One final note about verbiage: Performance review comments should never mention an employee’s age or gender, and certainly not their sexual orientation or religious affiliation. If you’re impressed with an employee’s performance given that they are a professional early in their career, say that rather than framing your feedback around their age, for example.
Some companies use performance review tools with a structured comments section, while others rely on a more free-form comment field. If your company is one of the latter, it’s helpful to add your own organization and structure to comments.
Tim Toherti, author of The Introvert’s Guide to Job Hunting and founder of HR consultancy firm Plotline Leadership, said the SWOT analysis, a business assessment tool that identifies strengths, weaknesses, opportunities, and threats, is useful for organizing performance review comments, too. “When commenting on a goal, specifically address what the employee did well (strengths) and what, if applicable they could do better (weaknesses),” Toherti said.
Toherti noted that opportunities are the employee’s unexplored strengths, “which could be skills that the person either isn’t aware of or doesn’t give themself enough credit for,” he said. Threats are patterns of behavior that if left unaddressed could impede an employee in progressing in their career, such as consistently failing to meet deadlines or shying away from increased responsibility.

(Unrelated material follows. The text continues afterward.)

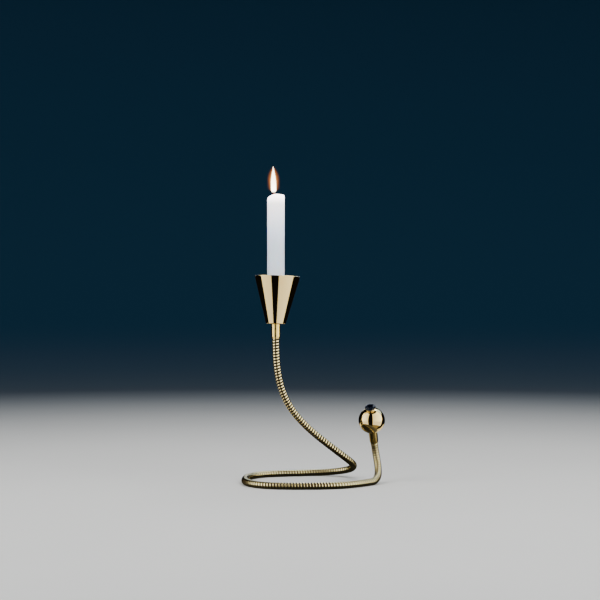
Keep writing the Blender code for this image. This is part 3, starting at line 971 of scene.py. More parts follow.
@dataclass
class Neck:
    """The flexible neck: one brass winding with a right-handed rib over a wire spring.

    It is cut square between ribs into stretches. One lies across each joint and rides on no link,
    and the others ride whole on one link. Joints, reaches and the shortest run are counted in ribs.
    The spring's wire lies in the shade of the winding, so shade is painted on it: its finish is
    read part of the way from crest to groove.
    """

    radius: float = 4.6 * MM
    rib_depth: float = 1.0 * MM
    plain_radius: float = 3.9 * MM
    rib_pitch: float = 3.6 * MM
    rib_roundness: float = 1.0
    bore_radius: float = 3.3 * MM
    spigot: float = 6.7 * MM
    wire_radius: float = 0.75 * MM
    coil_radius: float = 2.2 * MM
    sides: int = 36
    rib_rows: int = 8
    wire_steps: int = 18
    wire_sides: int = 8
    wire_shade: float = 0.3
    fewest_wire_rows: int = 8
    bend_reach: int = 4
    bend_margin: float = 0.6
    shortest_run: float = 1.0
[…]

His final piece of advice with the SWOT analysis is to skip the fluff. “Evey goal does not need all four SWOT elements. Comment only on what is most relevant,” Toherti said.

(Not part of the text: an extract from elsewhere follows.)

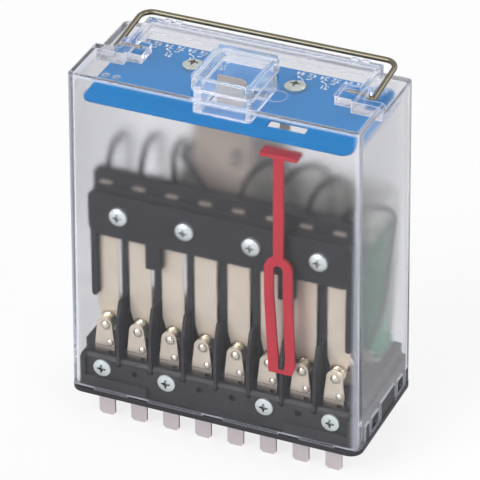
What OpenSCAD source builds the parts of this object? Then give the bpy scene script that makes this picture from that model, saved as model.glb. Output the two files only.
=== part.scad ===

Performance reviews needn’t induce anxiety or dread for managers or employees. Nor do they have to be a rote, check-the-box activity that leaves all parties feeling as though they’ve wasted their time. With a little bit of extra time and effort, you can write performance review comments that re-energize team members and inspire their continued success at your company. Use specific language and provide examples to contextualize your feedback, and remember that highlighting solutions in place of focusing on problems is a sign of a strong, effective manager.